In facebook, Go to Account -> Account Settings -> Account Security

*Set up secure browsing (https) and login alerts.*

changing from http: to https:

what's difference between both?

can anyone explain?

thx..


----------



## garyinhere (Apr 18, 2011)

s stands for secure... mostly used for secure transactions like paypal ect. not needed in facebook


----------



## cheesy999 (Apr 18, 2011)

HTTPS means the text that is send between the server and your pc can't be intercepted as its encrypted

it will reduce the chance of someone getting your passwords if your using a public wifi spot as people cannot listen in (ie with https you can login to sites (ebay, facebook) over public wifi and people can't listen in), if your using home wi-fi theirs little point unless someone manages to comprmise the server at the other end


----------



## freebird_9924 (Apr 18, 2011)

garyinhere said:


> s stands for secure... mostly used for secure transactions like paypal ect. not needed in facebook



that's what i interpreted myself..
but i wanna know how it's secure?difference between both?


----------



## garyinhere (Apr 18, 2011)

freebird_9924 said:


> that's what i interpreted myself..
> but i wanna know how it's secure?difference between both?

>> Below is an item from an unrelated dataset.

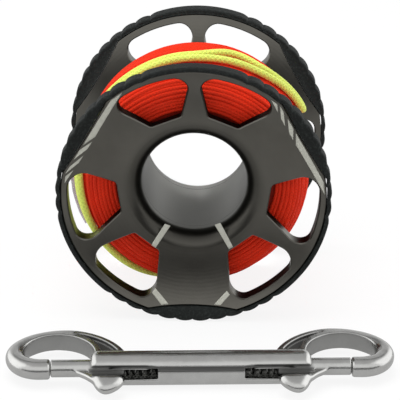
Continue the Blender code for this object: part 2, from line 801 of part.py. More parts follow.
def turned_along_x(bm, profile, sides):
    """A round piece along X from (x, radius) points."""
    rings = []
    for x, radius in profile:
        ring = []
        for side in range(sides):
            turn = 2 * math.pi * (side + 1 / 2) / sides
            ring.append(Vector((x, radius * math.cos(turn), radius * math.sin(turn))))
        rings.append(ring)
    loft(bm, rings)


def mirrored(points, hand):
    """An outline for one end of the snap: hand is 1 to the right and -1 to the left."""
    return [Vector((hand * point.x, point.y)) for point in points]


def inner_tangent(centre, radius, small_radius, angle):
    """Centre of a smaller arc that touches the larger one from inside, at an angle."""
    return centre + (radius - small_radius) * Vector((math.cos(angle), math.sin(angle)))


def polar(centre, radius, angle):
    """A point of a circle in plan."""
    return centre + radius * Vector((math.cos(angle), math.sin(angle)))


def cross_height(centre, radius, y):
    """The point, on the side toward the barrel, where a circle crosses a height in plan."""
    return Vector((centre.x - math.sqrt(radius**2 - (y - centre.y) ** 2), y))


def hook_outline():
    """The right-hand hook with its gusset and eye, as one closed outline in plan."""
    root = BARREL_RADIUS / 2
    crest = Vector((HOOK_CREST, HOOK_TOP))
    heel_start = polar(END_CENTRE, END_RADIUS, HOOK_HEEL_ANGLE)
    heel = inner_tangent(END_CENTRE, END_RADIUS, HOOK_HEEL_RADIUS, HOOK_HEEL_ANGLE)
    under = polar(heel, HOOK_HEEL_RADIUS, -math.pi / 2)
    outline = arc_points(BACK_CENTRE, cross_height(BACK_CENTRE, HOOK_BACK_RADIUS, root), crest, 7)
    outline += arc_points(END_CENTRE, crest, heel_start, 4)[1:]
    outline += arc_points(heel, heel_start, under, 6)[1:]
    outline.append(Vector((NOSE_TIP, -NOSE_HALF_WIDTH)))

    eye_start = polar(EYE_CENTRE, EYE_RADIUS, EYE_HEEL_ANGLE)
    eye_heel = inner_tangent(EYE_CENTRE, EYE_RADIUS, EYE_HEEL_RADIUS, EYE_HEEL_ANGLE)
    eye_floor = polar(eye_heel, EYE_HEEL_RADIUS, -math.pi / 2)
    eye_crest = Vector((HOOK_CREST, EYE_TOP))
    outline.append(Vector((NOSE_TIP, eye_floor.y)))
    outline += arc_points(eye_heel, eye_floor, eye_start, 4)
    outline += arc_points(EYE_CENTRE, eye_start, eye_crest, 4)[1:]
    outline += arc_points(ROOT_CENTRE, eye_crest, polar(ROOT_CENTRE, ROOT_RADIUS, math.pi), 5)[1:]
    outline.append(Vector((EYE_ROOT, root)))
    return outline


def pocket_outline():
    """The triangular recess in a gusset, inside even borders."""
    low = BARREL_RADIUS + GUSSET_BORDER / 2
    back = HOOK_BACK_RADIUS - GUSSET_BORDER
    eye = ROOT_RADIUS + GUSSET_BORDER
    drop = ROOT_CENTRE.y - BACK_CENTRE.y
    top = ROOT_CENTRE.y + (back**2 - eye**2 - drop**2) / (2 * drop)
    apex = cross_height(ROOT_CENTRE, eye, top)
    outline = arc_points(BACK_CENTRE, cross_height(BACK_CENTRE, back, low), apex, 4)
    return outline + arc_points(ROOT_CENTRE, apex, cross_height(ROOT_CENTRE, eye, low), 4)[1:]


def barrel_profile():
    """The barrel with its bullet ends, as (x, radius) points."""
    profile = []
    for step in range(4):
        angle = math.pi / 2 * step / 3
        x = BARREL_HALF_LENGTH - BARREL_NOSE_FILLET * (1 - math.sin(angle))
        radius = BARREL_RADIUS - BARREL_NOSE_FILLET * (1 - math.cos(angle))
        profile.append((x, radius))
    profile.sort()
    return [(-x, radius) for x, radius in reversed(profile)] + profile


def make_snap_body(parent, mat):
    """The cast frame: hooks and gussets joined to a slotted, bored barrel."""
    hooks = bmesh.new()
    for hand in (-1, 1):
        flat_piece(hooks, mirrored(hook_outline(), hand), SNAP_THICKNESS)
    body = mesh_object("snap_body", hooks, mat, parent)
    rounding = body.modifiers.new("round_edges", "BEVEL")
    rounding.width = HOOK_EDGE_ROUND
    rounding.segments = 2
    rounding.limit_method = "ANGLE"
    rounding.angle_limit = BEVEL_ANGLE

    barrel = bmesh.new()
    turned_along_x(barrel, barrel_profile(), BARREL_SIDES)
    boolean(body, cutter("barrel_union", barrel, parent), "UNION")

    flats = bmesh.new()
    reach = BARREL_HALF_LENGTH + CUT_OVERRUN
    front = BARREL_RADIUS + CUT_OVERRUN
    face = [Vector((-reach, -front)), Vector((reach, -front)), Vector((reach, -BARREL_FLAT))]
    flat_piece(flats, face + [Vector((-reach, -BARREL_FLAT))], 2 * front)
    boolean(body, cutter("front_flat", flats, parent))

    pockets = bmesh.new()
    for hand in (-1, 1):
        for top in (-1, 1):
            low = top * (SNAP_THICKNESS / 2 - POCKET_DEPTH)
            high = top * (SNAP_THICKNESS / 2 + CUT_OVERRUN)
            prism(pockets, mirrored(pocket_outline(), hand), in_plan, low, high)
    boolean(body, cutter("gusset_pockets", pockets, parent))

    bores = bmesh.new()
    for hand in (-1, 1):
        ends = ((hand * BARREL_WEB_HALF, BORE_IN_BARREL), (hand * reach, BORE_IN_BARREL))
        turned_along_x(bores, ends, 16)
    boolean(body, cutter("bolt_bores", bores, parent))

    slots = bmesh.new()
    for hand in (-1, 1):
        corners = [
            Vector((hand * SLOT_INNER_END, -front)),
            Vector((hand * reach, -front)),
            Vector((hand * reach, 0.0)),
            Vector((hand * SLOT_INNER_END, 0.0)),
        ]
        flat_piece(slots, corners, 2 * SLOT_HALF_HEIGHT)
    boolean(body, cutter("knob_slots", slots, parent))

    cove = bmesh.new()
    taper = COVE_RADIUS
    ends = (
        (-COVE_HALF_LENGTH - taper, COVE_RADIUS - COVE_DEPTH),
        (-COVE_HALF_LENGTH, COVE_RADIUS),
        (COVE_HALF_LENGTH, COVE_RADIUS),
        (COVE_HALF_LENGTH + taper, COVE_RADIUS - COVE_DEPTH),
    )
    turned_along_x(cove, ends, 16)
    away = BARREL_RADIUS + COVE_RADIUS - COVE_DEPTH
    spot = (0.0, -away * math.cos(COVE_ANGLE), away * math.sin(COVE_ANGLE))
    boolean(body, cutter("finger_cove", cove, parent, spot))
    return body


def knob_outline():
    """The rounded triangle of the thumb knob, in plan."""
    inner = KNOB_OUTER_END - KNOB_LENGTH
    corners = (
        Vector((inner, -KNOB_INNER_REACH)),
        Vector((KNOB_OUTER_END, -KNOB_INNER_REACH)),
        Vector((KNOB_OUTER_END - KNOB_LENGTH / 4, -KNOB_OUTER_REACH)),
    )
    radius = KNOB_THICKNESS / 3
    return rounded_polygon(corners, (radius, radius, radius), 4)


def neck_outline():
    """The curved neck that carries the knob from the bolt, in plan."""
    outer = smooth_row(
        (
            Vector((NECK_ROOT, -BOLT_RADIUS / 2)),
            Vector((NECK_ROOT - NECK_ROOT_LENGTH / 3, -BOLT_RADIUS - NECK_THICKNESS / 3)),
            Vector((KNOB_OUTER_END + NECK_THICKNESS, -KNOB_INNER_REACH - NECK_THICKNESS)),
            Vector((KNOB_OUTER_END - NECK_THICKNESS, -KNOB_INNER_REACH - 2 * NECK_THICKNESS)),
        ),
        7,
    )
    inner = smooth_row(
        (
            Vector((KNOB_OUTER_END - NECK_THICKNESS, -KNOB_INNER_REACH - NECK_THICKNESS / 4)),
            Vector((NECK_ROOT - NECK_ROOT_LENGTH, -BOLT_RADIUS - NECK_THICKNESS / 2)),
            Vector((NECK_ROOT - NECK_ROOT_LENGTH, -BOLT_RADIUS / 2)),
        ),
        5,
    )
    return outer + inner


def make_bolt(name, parent, mat, hand):
    """A bolt with its cast neck and knob, its origin on the barrel's axis."""
    rod_round = BOLT_RADIUS / 5
    tip = NOSE_TIP - GATE_GAP
    ends = (
        (BOLT_INNER_END, BOLT_RADIUS - rod_round),
        (BOLT_INNER_END + rod_round, BOLT_RADIUS),
        (tip - rod_round, BOLT_RADIUS),
        (tip, BOLT_RADIUS - rod_round),
    )
    rod = bmesh.new()
    turned_along_x(rod, [(hand * x, radius) for x, radius in ends], 16)
    bolt = mesh_object(name, rod, mat, parent)

    neck = bmesh.new()
    flat_piece(neck, mirrored(neck_outline(), hand), NECK_THICKNESS)
    boolean(bolt, cutter(name + "_neck", neck, parent), "UNION")

    knob = bmesh.new()
    flat_piece(knob, mirrored(knob_outline(), hand), KNOB_THICKNESS)
    thumb = cutter(name + "_thumb", knob, parent)
    rounding = thumb.modifiers.new("round_edges", "BEVEL")
    rounding.width = KNOB_EDGE_ROUND
    rounding.segments = 2
    rounding.limit_method = "ANGLE"
    rounding.angle_limit = BEVEL_ANGLE
    boolean(bolt, thumb, "UNION")
    return bolt


def make_spring(name, parent, mat, hand):
    """A return spring between the barrel's web and the bolt, with closed end coils."""
    start = BARREL_WEB_HALF + SPRING_FIT + SPRING_WIRE / 2
    end = BOLT_INNER_END - SPRING_FIT - SPRING_WIRE / 2
    steps = SPRING_COILS * SPRING_STEPS
    points = []
    for step in range(steps + 1):
        turn = 2 * math.pi * step / SPRING_STEPS
        x = start + (end - start) * step / steps
        y = SPRING_MEAN_RADIUS * math.cos(turn)
        points.append(Vector((hand * x, y, SPRING_MEAN_RADIUS * math.sin(turn))))
    gap = least_gap(points, SPRING_WIRE, SPRING_STEPS // 2)
    print("least gap in", name + ", mm:", round(gap / MM, 2))
    return tube_curve(name, points, SPRING_WIRE, 1, mat, parent)


# The set


def lowest_ring_point():
    """How far the lowest point of a grip ring lies below the spool's axis."""
    return max(-ring_edge(angle) * math.sin(angle) for angle in ring_angles())


def layout():
    """Places of the snap's axis and the spool's centre, with the set centred on the origin."""
    turn = abs(SPOOL_TURN)
    rim = SPOOL_RADIUS - RING_CORNER
    rim_along = HALF_WIDTH - face_depth(OUTER_FACE, rim)
    rear = SPOOL_BEHIND_SNAP + rim_along * math.cos(turn) + rim * math.sin(turn)
    front = max(-point.y for point in knob_outline())
    snap_y = (front - rear) / 2
    snap = Vector((0.0, snap_y, BARREL_RADIUS * math.cos(math.pi / BARREL_SIDES)))
    spool = Vector((SPOOL_SIDEWAYS, snap_y + SPOOL_BEHIND_SNAP, lowest_ring_point()))
    return snap, spool


def main():
    clear_scene()
    anodised = material("anodised_aluminium", (0.09, 0.085, 0.075), 0.38, 1.0)
    bare = material("turned_aluminium", (0.32, 0.32, 0.31), 0.35, 1.0)
    rubber = material("grip_rubber", (0.022, 0.030, 0.034), 0.7)
    line = material("red_line", (0.75, 0.045, 0.012), 0.6)
    cord = material("yellow_cord", (0.78, 0.85, 0.12), 0.65)
    clear = material("clear_sleeve", (0.85, 0.85, 0.82), 0.2, 0.0, 0.4)
    steel = material("cast_stainless", (0.55, 0.55, 0.55), 0.25, 1.0)
    wire = material("spring_wire", (0.5, 0.5, 0.5), 0.35, 1.0)

    snap_place, spool_place = layout()
    spool = empty("spool_axis", spool_place, SPOOL_TURN)
    make_flange("front_flange", spool, anodised, -1)
    make_flange("rear_flange", spool, anodised, 1)
    make_hub_tube(spool, bare)
    make_grip_ring("front_grip_ring", spool, rubber, -1)
    make_grip_ring("rear_grip_ring", spool, rubber, 1)
    make_line_core(spool, line)
    make_line_turns(spool, line)
    make_leader(spool, cord)
    make_sleeve(spool, clear)
    make_line_end(spool, line)

    snap = empty("snap_axis", snap_place)
    make_snap_body(snap, steel)
    make_bolt("left_bolt", snap, steel, -1)
    make_bolt("right_bolt", snap, steel, 1)
    make_spring("left_spring", snap, wire, -1)
    make_spring("right_spring", snap, wire, 1)


main()
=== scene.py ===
"""Looks of a finger spool and its double-ended bolt snap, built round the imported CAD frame."""

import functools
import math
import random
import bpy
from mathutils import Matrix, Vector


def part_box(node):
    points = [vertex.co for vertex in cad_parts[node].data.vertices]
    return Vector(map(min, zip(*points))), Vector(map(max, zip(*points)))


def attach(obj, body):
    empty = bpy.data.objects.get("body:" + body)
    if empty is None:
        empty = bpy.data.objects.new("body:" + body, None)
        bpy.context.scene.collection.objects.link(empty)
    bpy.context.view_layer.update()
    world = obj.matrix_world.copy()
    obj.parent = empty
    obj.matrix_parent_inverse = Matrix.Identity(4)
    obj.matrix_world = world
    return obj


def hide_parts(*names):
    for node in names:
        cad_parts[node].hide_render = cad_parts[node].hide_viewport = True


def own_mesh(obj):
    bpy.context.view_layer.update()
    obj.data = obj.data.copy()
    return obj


bl_info = {
    "name": "Finger Spool Looks",
    "version": (1, 0, 0),
    "blender": (4, 5, 0),
    "location": "3D View > Sidebar > Spool",
    "description": "Builds the looks of a finger spool with wound line and its bolt snap",
    "category": "Object",
}

import bmesh
import bpy
import numpy as np
from bpy.props import FloatProperty, FloatVectorProperty, IntProperty, PointerProperty
from mathutils import Matrix, Vector

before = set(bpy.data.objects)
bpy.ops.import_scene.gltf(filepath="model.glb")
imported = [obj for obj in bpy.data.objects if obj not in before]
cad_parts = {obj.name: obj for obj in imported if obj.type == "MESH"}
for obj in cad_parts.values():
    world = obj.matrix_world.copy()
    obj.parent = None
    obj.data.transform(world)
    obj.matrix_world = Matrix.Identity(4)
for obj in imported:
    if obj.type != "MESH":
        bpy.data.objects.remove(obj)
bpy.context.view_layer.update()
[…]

https sends the info over the nets encrypted and makes it where third parties can't see what your sending http doesn't 

Facebook is a social site that thrives on third parties viewing what you are doing so it doesn't matter there unless you are making an escort service


----------



## streetfighter 2 (Apr 18, 2011)

https://www.thawte.com/resources/ss...get-started-with-ssl/how-ssl-works/index.html
http://www.verisign.com/ssl/ssl-information-center/how-ssl-security-works/index.html
http://www.digicert.com/ssl.htm

Those are the three most popular SSL certificate issuers, so hopefully you can get your answer from them.  A "certificate", in this sense, is basically a thing that says you paid a lot of money to somebody else who guarantees that your site is secure from people eavesdropping on your credit card number.

HTTPS = HTTP with SSL/TLS


----------